Mr O’Broin said the vote will be “very, very tight”.

“There is a significant number of independents who are indicating they are going to vote against the Government because they are unhappy how they are handling this crisis,” he said.

“I just want to make a last-minute appeal to all members of the House, particularly to all the independents, and Fianna Fail and Green backbenchers, if you do not want homelessness to increase significantly in April and May and June then vote with us in this motion.

“What that will do is send a strong signal to Government that the Oireachtas does not support their proposals to end the ban on eviction and puts pressure on them to reverse that decision before the eviction ban ends on the 31st of this month.”

Labour leader Ivana Bacik said Ireland faces a ‘tsunami of evictions’ if the ban is lifted (Brian Lawless/PA)

Labour has indicated it will support the Sinn Fein motion on extending the ban.

Party leader Ivana Bacik said Ireland faces a “tsunami of evictions” if the ban is lifted.

“We’re hearing this not just from the many, many individuals who are contacting us in distress every day, but we’re also hearing it from frontline workers and those working in homelessness, and indeed we’re hearing it from local authorities who are desperately concerned about how they are going to find emergency accommodation, and that emergency accommodation is already full even before the ban lifts,” she said.

“We are calling on Government to agree to extend the ban.”

Ms Bacik made clear that her party will proceed with a motion of no confidence in the Government next week if ministers refuse to change course.

“We don’t do this lightly,” she said. “I’m conscious this is a big thing to do, to put down a motion of no confidence in Government. But the overwhelming evidence, the overwhelming stories, the overwhelming account we’re hearing from people in such distress, and indeed from homeless agencies, council authorities and from our councillors…

“I think all of this compounded and combined serves to tell us that this is the right decision to take if Government doesn’t act, and there is time for Government still to act.”

Labour has drafted emergency legislation to indefinitely extend the eviction ban while providing for an “evidence-based mechanism” for lifting it by order of the minister if homelessness figures fall for four months in a row.

Green Party TD Neasa Hourigan has already confirmed she will vote against the Government on the issue.

Ms Hourigan has previously voted against the Government and lost the Green Party whip for six months last year.

Social Democrats TD Cian O’Callaghan claimed the Green Party has capitulated to the two bigger parties in the coalition – Fine Gael and Fianna Fail – in agreeing to lift the evictions ban.

He branded the Government move “utterly reprehensible”.

“Being in Government is about negotiations, it’s about compromise, it’s not about capitulation, and what we’re seeing here is the Green Party have completely capitulated on this,” he said.

“I don’t think anyone who voted for the Greens in the last election expected that Green TDs would be supporting measures that would increase homelessness and drive potentially thousands of families into homelessness at a time that homelessness is at record levels.
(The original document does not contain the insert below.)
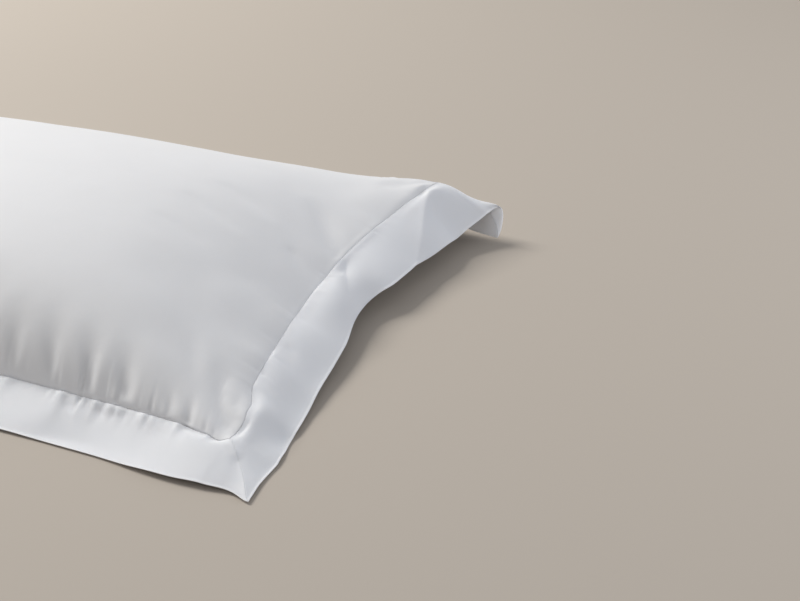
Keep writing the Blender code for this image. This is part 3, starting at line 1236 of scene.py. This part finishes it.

“The Government’s response in this, I think, has not been credible. And it’s an unprecedented decision that they’re making.

“They have admitted themselves this would see – at a time of record homelessness – this would see homelessness increase further.”

People Before Profit–Solidarity TD Richard Boyd Barrett said the Government is poised to turn a “dire crisis into a total social disaster” if it proceeds with lifting the evictions ban.

He urged people “to take to the streets in protest” on a planned march in Dublin on April 1.

He also urged tenants to stay put if they are evicted and have nowhere else to go.

“We also reiterate our support for anybody who was faced with the possibility of eviction we believe has the right to resist that and to overhold, and we will absolutely support them right  the way down the line,” he said.

“If families have nowhere to go because they’re evicted they have every right not to move, to stay where they are, in order to put pressure on the Government to actually address their housing situation.”